What needs to be done → Only the lines starting at the one with "extrude(amount=knob_bottom + 8.6" and ending at the one with "bpy.data.objects.remove(obj)" should be copied, exactly and with both ends kept.

┏━━

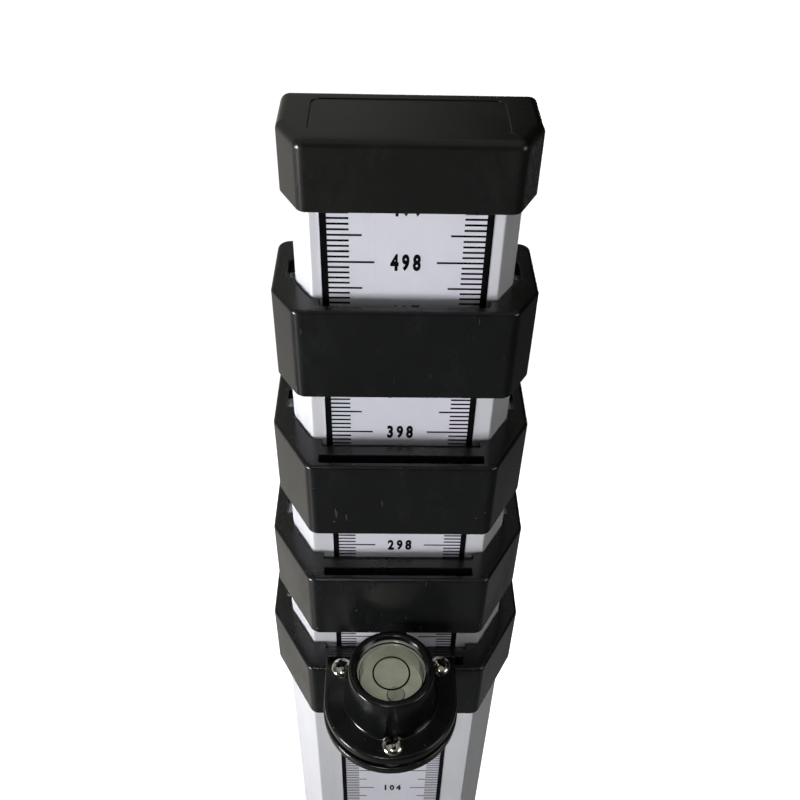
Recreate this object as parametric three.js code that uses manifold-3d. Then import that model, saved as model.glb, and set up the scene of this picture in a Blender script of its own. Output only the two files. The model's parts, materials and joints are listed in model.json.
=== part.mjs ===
// Telescopic leveling rod, five nested aluminium sections, fully collapsed.
// Units: millimetres. Origin at the centre of the foot's ground face.
// +Z up along the rod, +X across its width, -Y towards the front, where the circular level sits.
// Sections are numbered from 1, the outermost base tube, to 5, the innermost.
import * as THREE from 'three';
import { mergeVertices } from 'three/addons/utils/BufferGeometryUtils.js';
import Module from 'manifold-3d';

const wasm = await Module();
wasm.setup();
const { Manifold, Mesh: WasmMesh } = wasm;

// ---------------------------------------------------------------- driving dimensions
const STEP = 1.95;        // growth per side from one section to the next outer one
const WALL = 1.2;         // tube wall
const FIT = 0.15;         // gap round pieces that stay put on or in a tube
const GUIDE_GAP = 0.45;   // gap round a tube that slides through a collar
const END_GAP = 0.1;      // gap at a tube's end inside the shoe, a collar or the cap
const OVERSHOOT = 1;      // how far cutting tools run past a face

// Every cross-section has a flat front, sloping front corners and a flat back. The slopes
// run from the front edges at x = +-frontHalfWidth to the side edges at y = -sideEdge.
const INNERMOST = { halfWidth: 18.45, halfDepth: 6.80, frontHalfWidth: 15.46, sideEdge: 2.02 };
const SIDE_EDGE_SHIFT = 0.2877;    // shift of the side edge per mm of offset
const FRONT_EDGE_SHIFT = 0.5532;   // shift of the front edge per mm of offset

const FOOT = {
  plateTop: 2.0, plateMargin: 1.4,
  shoeBase: 2.05, shoeFloor: 6.0, shoeTop: 26.0, shoeMargin: 2.0,
  screwX: 15, screwY: 2.5,
};

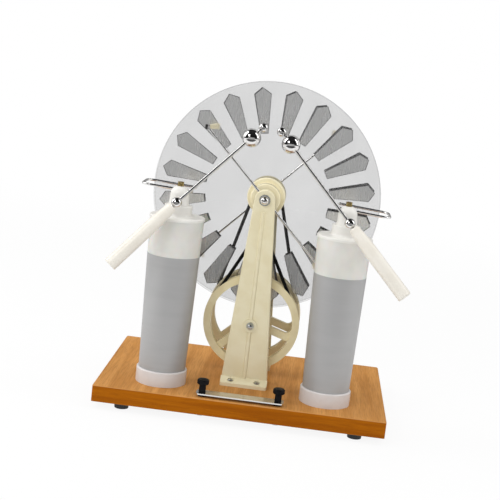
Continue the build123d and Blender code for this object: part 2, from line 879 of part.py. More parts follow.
# Discharge rods, turning on the front ends of the cross rods
def towards_handle(side, rise):
    return Vector(
        side * cos(radians(rise)) * cos(radians(rod_lean)),
        -sin(radians(rod_lean)),
        -sin(radians(rise)) * cos(radians(rod_lean)),
    )


reach_share = cos(radians(rod_lean)) * (cos(radians(right_rod_rise)) + cos(radians(left_rod_rise)))
small_ball_reach = (joint_at(1).X - joint_at(-1).X - spark_gap - 2 * small_ball_radius) / reach_share
big_ball_reach = small_ball_reach - ball_spacing
tang_length = 0.45 * handle_length


def discharge_rod(side, rise, sag):
    joint = joint_at(side)
    away = towards_handle(side, rise)
    tang = towards_handle(side, rise + sag)
    with BuildPart() as rod:
        with BuildSketch(Plane(origin=joint, x_dir=-away, z_dir=away.cross(Vector(0, 0, 1)))):
            Rectangle(small_ball_reach, 2 * rod_radius, align=(Align.MIN, Align.CENTER))
            Circle(joint_ball_radius)
            with Locations((big_ball_reach, 0)):
                Circle(big_ball_radius)
            with Locations((small_ball_reach, 0)):
                Circle(small_ball_radius)
            Rectangle(400, 40, align=(Align.CENTER, Align.MAX), mode=Mode.SUBTRACT)
        revolve(axis=Axis(joint, away))
        add(round_bar(joint, joint + tang * tang_length, tang_radius))
        with Locations(Plane(origin=along_cross_rod(side, joint_y + 2.2), z_dir=-cross_direction(side))):
            Cylinder(
                cross_rod_radius + running_fit, 8,
                align=(Align.CENTER, Align.CENTER, Align.MIN), mode=Mode.SUBTRACT,
            )
    return rod


def handle(side, rise, sag):
    joint = joint_at(side)
    tang = towards_handle(side, rise + sag)
    with BuildPart() as grip:
        with BuildSketch(Plane(origin=joint, x_dir=tang, z_dir=tang.cross(Vector(0, 0, 1)))):
            Polygon(
                (6.6, tang_radius),
                (6.6, 4.9),
                (8.0, 5.8),
                (17.0, 6.7),
                (36.0, 7.7),
                (handle_length - 1.5, 7.9),
                (handle_length - 0.4, 7.4),
                (handle_length, 6.2),
                (handle_length, 0),
                (tang_length, 0),
                (tang_length, tang_radius),
                align=None,
            )
        revolve(axis=Axis(joint, tang))
    return grip


save(discharge_rod(1, right_rod_rise, 0), "right_discharge_rod")
save(discharge_rod(-1, left_rod_rise, left_handle_sag), "left_discharge_rod")
save(handle(1, right_rod_rise, 0), "right_handle")
save(handle(-1, left_rod_rise, left_handle_sag), "left_handle")

# Terminals, link strip and the straps under the board
strip_bottom = board_top + bushing_height + 0.05
knob_bottom = strip_bottom + strip_thickness + 0.1
terminals = ((-terminal_x, terminal_y), (terminal_x, terminal_y))
jar_centres = ((-jar_x, jar_y), (jar_x, jar_y))

with BuildPart() as terminal_bushings:
    with BuildSketch(Plane.XY.offset(board_top)):
        with Locations(*terminals):
            Circle(bushing_radius)
            Circle(stud_radius, mode=Mode.SUBTRACT)
    extrude(amount=bushing_height)
save(terminal_bushings, "terminal_bushings")

with BuildPart() as link_strip:
    with BuildSketch(Plane.XY.offset(strip_bottom)) as strip_outline:
        with Locations((0, terminal_y)):
            RectangleRounded(2 * terminal_x + 13, strip_width, 4.0)
        with Locations((-terminal_x, terminal_y)):
            Circle(stud_radius + running_fit, mode=Mode.SUBTRACT)
        with Locations((terminal_x, terminal_y)):
            Circle(stud_radius + free_gap, mode=Mode.SUBTRACT)
            Rectangle(
                2 * (stud_radius + free_gap), strip_width,
                align=(Align.CENTER, Align.MIN), mode=Mode.SUBTRACT,
            )
    extrude(amount=strip_thickness)
save(link_strip, "link_strip")

with BuildPart() as left_terminal_knob:
    with BuildSketch(Plane(origin=(-terminal_x, terminal_y, 0), x_dir=(1, 0, 0), z_dir=(0, -1, 0))):
        Polygon(
            (stud_radius + running_fit, knob_bottom),
            (4.0, knob_bottom),
            (3.8, knob_bottom + 8.6),
            (6.0, knob_bottom + 9.2),
            (6.8, knob_bottom + 10.2),
            (6.8, knob_bottom + 13.6),
            (5.8, knob_bottom + 15.0),
            (0, knob_bottom + 15.4),
            (0, knob_bottom + 9.0),
            (stud_radius + running_fit, knob_bottom + 9.0),
            align=None,
        )
    revolve(axis=Axis((-terminal_x, terminal_y, 0), (0, 0, 1)))
    with BuildSketch(Plane.XY.offset(knob_bottom + 8)):
        with Locations((-terminal_x, terminal_y)):
            with PolarLocations(7.3, 12):
                Circle(1.0)
    extrude(amount=10, mode=Mode.SUBTRACT)
save(left_terminal_knob, "left_terminal_knob")
save(reflected(left_terminal_knob, Plane.YZ), "right_terminal_knob")

nut_height = 2.6
nut_top = foot_height - strap_thickness
with BuildPart() as board_studs:
    with BuildSketch(Plane.XY.offset(nut_top - nut_height - 0.6)):
        with Locations(*terminals, *jar_centres):
            Circle(stud_radius)
    extrude(amount=board_top + socket_floor - nut_top + nut_height + 0.6)
    with BuildSketch(Plane.XY.offset(board_top + socket_floor)):
        with Locations(*terminals):
            Circle(stud_radius)
    extrude(amount=knob_bottom + 8.6 - board_top - socket_floor)
    with BuildSketch(Plane.XY.offset(board_top + socket_floor)):
        with Locations(*jar_centres):
            Circle(6.0)
    extrude(amount=jar_bottom - foil_thickness - board_top - socket_floor)
save(board_studs, "board_studs")

with BuildPart() as stud_nuts:
    with BuildSketch(Plane.XY.offset(nut_top - nut_height)):
        with Locations(*terminals, *jar_centres):
            RegularPolygon(4.2, 6)
            Circle(stud_radius, mode=Mode.SUBTRACT)
    extrude(amount=nut_height)
save(stud_nuts, "stud_nuts")

with BuildPart() as right_strap:
    run = Vector(jar_x - terminal_x, jar_y - terminal_y)
    with BuildSketch(Plane.XY.offset(nut_top)):
        with Locations(((jar_x + terminal_x) / 2, (jar_y + terminal_y) / 2)):
            SlotCenterToCenter(run.length, 9.0, rotation=degrees(atan2(run.Y, run.X)))
        with Locations((jar_x, jar_y), (terminal_x, terminal_y)):
            Circle(stud_radius, mode=Mode.SUBTRACT)
    extrude(amount=strap_thickness)
save_pair(right_strap, "strap")
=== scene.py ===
import math

import bmesh
import bpy
from mathutils import Matrix, Vector


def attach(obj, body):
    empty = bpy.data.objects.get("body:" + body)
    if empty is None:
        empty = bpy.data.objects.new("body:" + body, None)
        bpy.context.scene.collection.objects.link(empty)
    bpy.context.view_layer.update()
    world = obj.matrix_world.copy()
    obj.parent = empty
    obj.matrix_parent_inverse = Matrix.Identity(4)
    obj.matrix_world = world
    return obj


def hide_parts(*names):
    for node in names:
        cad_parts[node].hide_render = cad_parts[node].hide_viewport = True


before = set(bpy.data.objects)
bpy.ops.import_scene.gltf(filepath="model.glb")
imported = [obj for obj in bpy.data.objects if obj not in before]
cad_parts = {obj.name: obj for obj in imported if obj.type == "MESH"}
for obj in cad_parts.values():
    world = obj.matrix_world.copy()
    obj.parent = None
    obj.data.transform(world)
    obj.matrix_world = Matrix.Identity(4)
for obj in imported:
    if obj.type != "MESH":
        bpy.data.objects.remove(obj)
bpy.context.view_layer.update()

# Sizes of the machine that the pieces made here follow, in metres
BOARD_TOP = 0.0274
BOARD_UNDERSIDE = 0.0084
AXLE_Z = 0.2498
DISC_RADIUS = 0.1350
DISC_FACE = 0.006
COATING_TOP = 0.1787

# The pointed foils: distances from the axle, half widths, and the first one's angle in degrees
SECTOR_COUNT = 20
FOIL_ROOT = 0.0740
FOIL_SHOULDER = 0.1200
FOIL_TIP = 0.1280
FOIL_ROOT_HALF = 0.0046
FOIL_SHOULDER_HALF = 0.0098
SHOULDER_ROUND = 0.0005
FOIL_THICKNESS = 0.0002
FRONT_FOIL = 80.4
REAR_FOIL = 81.2

# The neutraliser arms: their reach, their tilt in degrees, and how far they stand from the middle
ARMS = {"front": (0.107, 135.0), "rear": (0.114, 134.0)}
ARM_Y = 0.036
BRUSH_LEAN = math.radians(22)
CLIP_REACH = 0.0025
FERRULE_SIZE = (0.0050, 0.0030, 0.0012)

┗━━

Solution →
    extrude(amount=knob_bottom + 8.6 - board_top - socket_floor)
    with BuildSketch(Plane.XY.offset(board_top + socket_floor)):
        with Locations(*jar_centres):
            Circle(6.0)
    extrude(amount=jar_bottom - foil_thickness - board_top - socket_floor)
save(board_studs, "board_studs")

with BuildPart() as stud_nuts:
    with BuildSketch(Plane.XY.offset(nut_top - nut_height)):
        with Locations(*terminals, *jar_centres):
            RegularPolygon(4.2, 6)
            Circle(stud_radius, mode=Mode.SUBTRACT)
    extrude(amount=nut_height)
save(stud_nuts, "stud_nuts")

with BuildPart() as right_strap:
    run = Vector(jar_x - terminal_x, jar_y - terminal_y)
    with BuildSketch(Plane.XY.offset(nut_top)):
        with Locations(((jar_x + terminal_x) / 2, (jar_y + terminal_y) / 2)):
            SlotCenterToCenter(run.length, 9.0, rotation=degrees(atan2(run.Y, run.X)))
        with Locations((jar_x, jar_y), (terminal_x, terminal_y)):
            Circle(stud_radius, mode=Mode.SUBTRACT)
    extrude(amount=strap_thickness)
save_pair(right_strap, "strap")
=== scene.py ===
import math

import bmesh
import bpy
from mathutils import Matrix, Vector


def attach(obj, body):
    empty = bpy.data.objects.get("body:" + body)
    if empty is None:
        empty = bpy.data.objects.new("body:" + body, None)
        bpy.context.scene.collection.objects.link(empty)
    bpy.context.view_layer.update()
    world = obj.matrix_world.copy()
    obj.parent = empty
    obj.matrix_parent_inverse = Matrix.Identity(4)
    obj.matrix_world = world
    return obj


def hide_parts(*names):
    for node in names:
        cad_parts[node].hide_render = cad_parts[node].hide_viewport = True


before = set(bpy.data.objects)
bpy.ops.import_scene.gltf(filepath="model.glb")
imported = [obj for obj in bpy.data.objects if obj not in before]
cad_parts = {obj.name: obj for obj in imported if obj.type == "MESH"}
for obj in cad_parts.values():
    world = obj.matrix_world.copy()
    obj.parent = None
    obj.data.transform(world)
    obj.matrix_world = Matrix.Identity(4)
for obj in imported:
    if obj.type != "MESH":
        bpy.data.objects.remove(obj)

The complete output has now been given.